В открытости этой исповеди, в ее постоянной обращенности к голосу и мнению будущего читателя-судьи уже содержится возможность снятия конфликта, не снятого, к сожалению, при жизни его участников. Вот почему мы можем представить себе возможный диалог писателей, один из которых произнес бы примерно следующее.
Да, я использовал в своих книгах некоторые идеи и образы и сюжетные ходы, сходные с вашими, или, по крайней мере, развил нечто им параллельное и не стыжусь в этом признаться, потому что в мире, как я разумею, всегда существовал самый минимум коренных идей, сюжетов и образов, так же как и в жизни существует определенный минимум общественных типов и ситуаций, из которых мы, литераторы, вынуждены отбирать наиболее, на наш взгляд, характерное. Ведь и про вас можно сказать, что ваши Марфинька и Вера отчасти напоминают пушкинских Ольгу и Татьяну, а ваш Райский — Онегина, а ваши Обломов и Захар в какие-то моменты схожи с Дон-Кихотом и Санчо Пансой, а в иные моменты те же Обломов и Штольц напоминают Фауста и Мефистофеля… Тут уж ничего не поделаешь: в истории, а затем и в литературе то и дело повторяются сходные ситуации, то и дело мелькают похожие друг на друга типы и характеры. Иное лишь прикинется никогда не бывалым, а приглядишься к нему — старый знакомец. Наш брат литератор по слабости людской, по самолюбию своему склонен поражать публику всякой новью и небывальщиной, да еще норовит посоревноваться с коллегами, всех обскакать. Тут и мой грех имеется, не скрою. За всякое вольное и невольное огорчение, за все, что вспомнил и не вспомнил, простите великодушно…
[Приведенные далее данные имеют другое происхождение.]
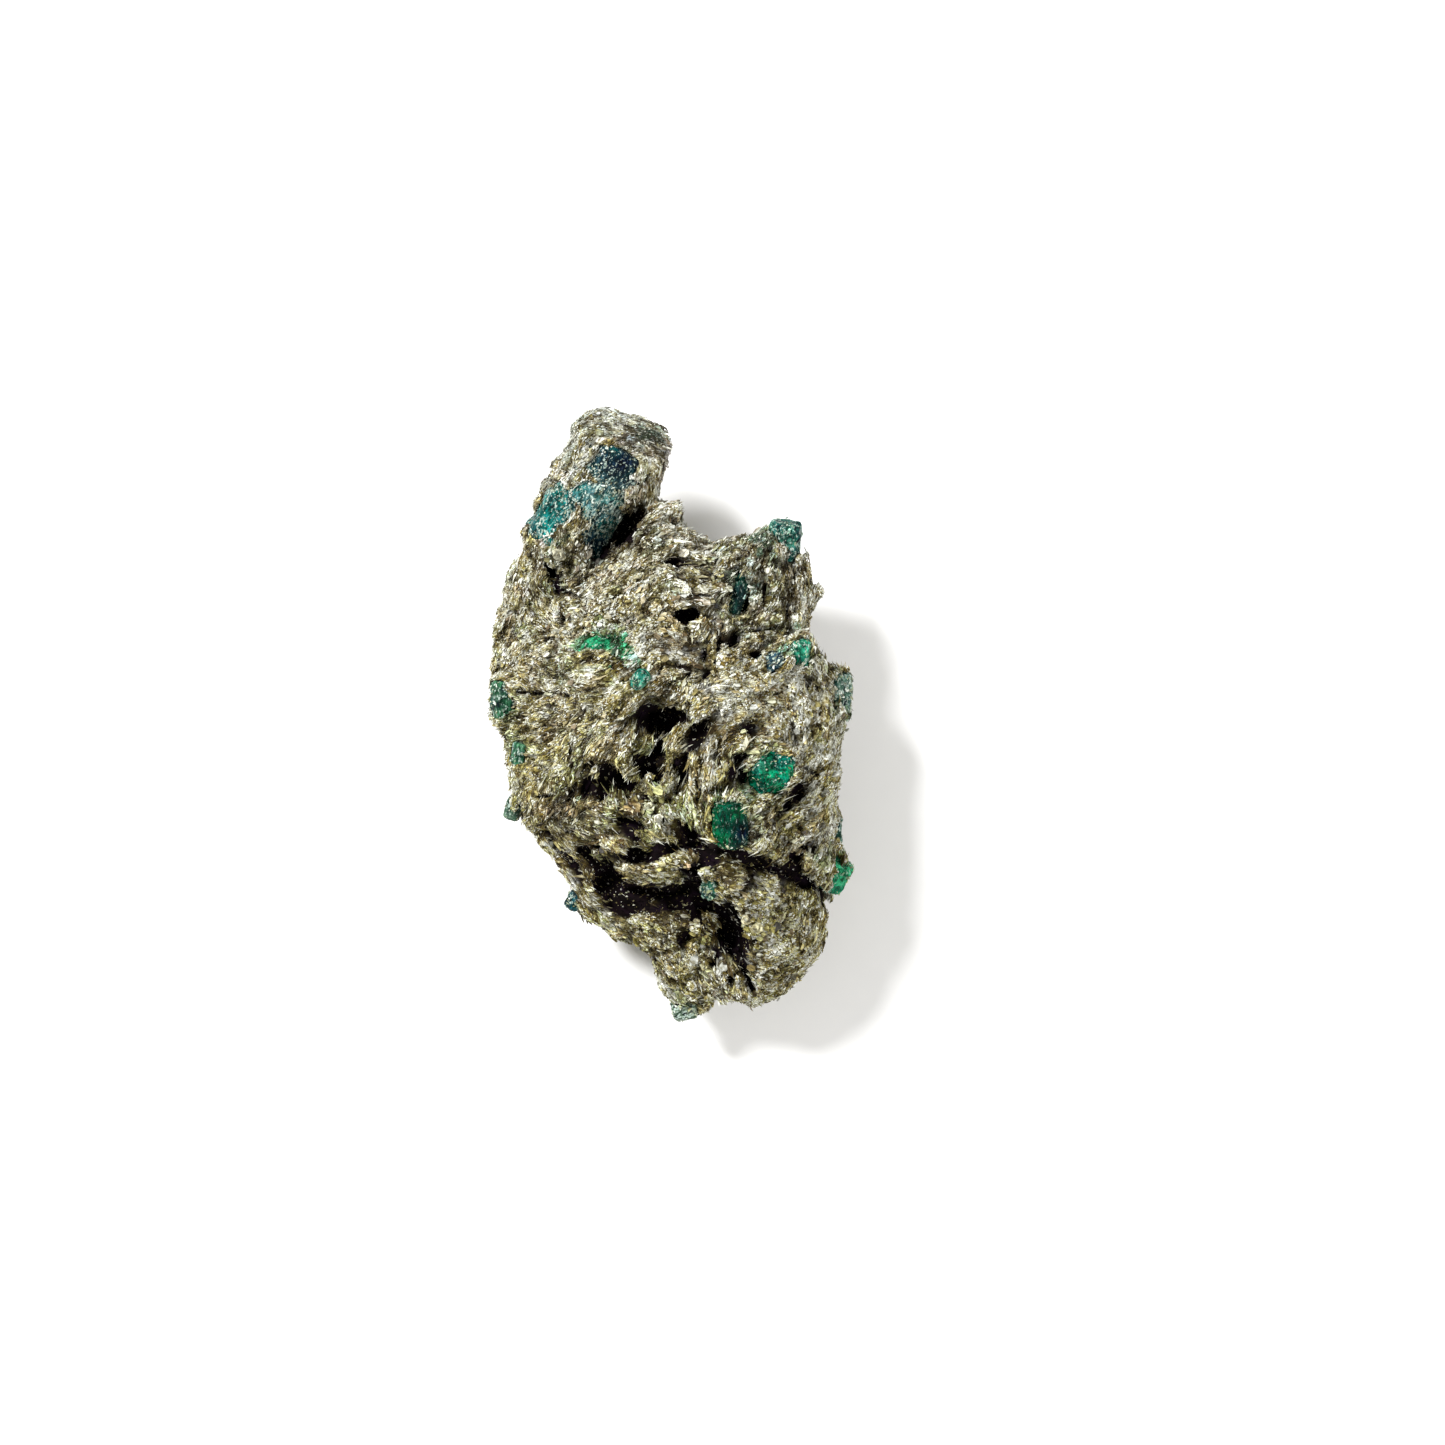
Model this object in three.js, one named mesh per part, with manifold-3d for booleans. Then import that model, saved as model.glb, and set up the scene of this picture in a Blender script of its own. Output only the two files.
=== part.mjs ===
// Emerald in matrix: a hand-sized lump of mica schist with beryl (emerald) crystals grown in it.
// The lump lies on its one flat cleavage face. Millimetres, +Z up, +Y along the lump towards its horn.
// The schist is one solid with a pocket for each crystal, and each crystal is a solid of its own.
import * as THREE from "three";
import Module from "manifold-3d";
import { mergeVertices } from "three/addons/utils/BufferGeometryUtils.js";

const CELL = 1.58; // spacing of the lattice that the schist's surface is drawn on
const POCKET_GAP = 0.3; // room between a crystal and the wall of its pocket
const CENTRE = [0.07104, -0.20038]; // middle of the finished lump in plan, moved to the origin
const GRAIN = [ // lumpiness of the broken rock: wavelength, height
  [13, 1.0],
  [6.2, 0.55],
  [3.4, 0.34],
];

// Flat broken faces: heading, rise of the way they face, distance from (0, 0, 9).
const BREAKS = [
  [188, -36, 15.01],
  [150, -44, 14.9],
  [232, -40, 20.06],
  [276, -38, 25.72],
  [322, -42, 20.6],
  [2, -34, 14.65],
  [40, -46, 12.91],
  [84, -40, 20.85],
  [118, -50, 17.52],
  [182, 46, 12.92],
  [10, 44, 14.73],
  [312, 44, 19.88],
  [218, 40, 14.47],
  [60, 50, 18.51],
  [262, 40, 21.61],
];
// Outline of the stone seen from above, lying on its flat side.
const OUTLINE = [
  [-7.0, 29.95], [-4.57, 29.76], [-3.6, 29.08], [-3.21, 29.17], [-1.94, 28.69], [-1.26, 28.2], [0.29, 26.55], [0.49, 25.96],
  [-0.1, 24.99], [-1.36, 22.17], [-1.75, 20.52], [-0.1, 20.42], [0.39, 20.81], [1.07, 20.62], [1.17, 19.45], [0.97, 18.67],
  [2.04, 17.41], [4.08, 16.43], [5.35, 17.12], [5.93, 16.92], [6.32, 17.31], [7.59, 17.41], [9.24, 18.38], [10.79, 18.67],
  [11.47, 18.57], [12.45, 17.6], [12.35, 16.63], [12.64, 15.27], [14.0, 14.68], [14.0, 12.93], [14.68, 12.74], [14.88, 12.45],
  [14.88, 11.57], [14.2, 10.79], [13.52, 9.24], [13.32, 8.07], [14.2, 7.29], [14.98, 7.2], [15.27, 6.42], [15.75, 6.52],
  [15.66, 5.54], [16.05, 5.25], [16.73, 5.25], [17.12, 4.86], [17.41, 4.38], [17.7, 3.01], [16.63, -2.72], [16.73, -8.65],
  [16.53, -10.11], [16.73, -11.18], [16.43, -12.35], [16.53, -13.13], [17.12, -14.1], [17.12, -15.46], [16.92, -16.53], [16.34, -17.31],
  [16.14, -18.28], [15.66, -18.77], [15.56, -19.84], [15.17, -20.42], [15.07, -22.17], [14.68, -22.56], [14.2, -23.82], [13.32, -25.19],
  [11.77, -26.94], [9.53, -28.4], [7.97, -28.78], [6.42, -28.3], [4.67, -28.2], [1.94, -29.95], [0.68, -29.85], [0.29, -29.37],
  [-0.1, -27.81], [-1.26, -26.55], [-1.85, -24.89], [-2.43, -24.21], [-2.43, -23.53], [-3.31, -22.46], [-3.89, -22.07], [-4.96, -22.07],
  [-5.83, -21.59], [-9.63, -18.77], [-9.92, -18.28], [-9.82, -17.31], [-10.02, -16.63], [-11.28, -14.2], [-14.78, -10.79], [-15.85, -9.34],
  [-15.66, -5.54], [-16.14, -4.57], [-16.14, -3.31], [-16.63, -2.14], [-16.63, -1.26], [-17.5, 0.78], [-17.41, 4.28], [-17.8, 7.1],
  [-17.6, 8.46], [-17.12, 10.11], [-15.66, 12.93], [-14.59, 17.5], [-13.23, 20.81], [-12.74, 21.39], [-12.35, 22.46], [-10.99, 24.12],
  [-10.99, 24.51], [-10.11, 25.48], [-9.82, 26.06], [-9.72, 27.52], [-9.04, 28.78], [-8.27, 29.47],
];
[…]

Да, вы действительно правы, — ответил бы ему второй. — Наш брат литератор — существо весьма несовершенное. Сладость быть на виду у публики не дается ему даром. Тяжелый груз раздраженного самолюбия, детской какой-то обидчивости, недоверчивости и неуверенности в себе приходится влачить через всю жизнь. Дорого бы я заплатил тому литератору, который взялся бы за труд написать правдивую книгу против писательства как профессии. Но поскольку профессия такая все же существует и мы даже исповедуем некоторое гражданское значение нисходящего через нас, грешных, «божественного глагола», то повлечем свое бремя и далее, заботясь хотя бы о том, чтоб обрывать с этой ноши всякие репьи и волчцы… Бог с ними, с заимствованиями. Сознательные они или бессознательные, им действительно несть числа в литературе. Все мы, в конце концов, живем у бога взаймы, и никто не в состоянии вернуть долг. Но огорчительно среди литераторов другое: когда что-то берется тишком, тайно и тут же выдается за свое. Когда действует умысел выставиться перед другими, прокатившись за чей-то счет. Без соревнования писателям не прожить, этим и литература движется, лишь бы все условия соблюдались честно. А раз я теперь уверился, что вы ничего такого против меня не предпринимали, то пусть и делу выйдет конец — и вашим на меня справедливым обидам, и моим грешным подозрениям. Как постыдную обузу, сбрасываю с себя мнительность, потому что нет болезни страшной и мучительней. Пусть же и нас простят другие, как прощаем мы теперь друг другу. Мир вам и моя рука.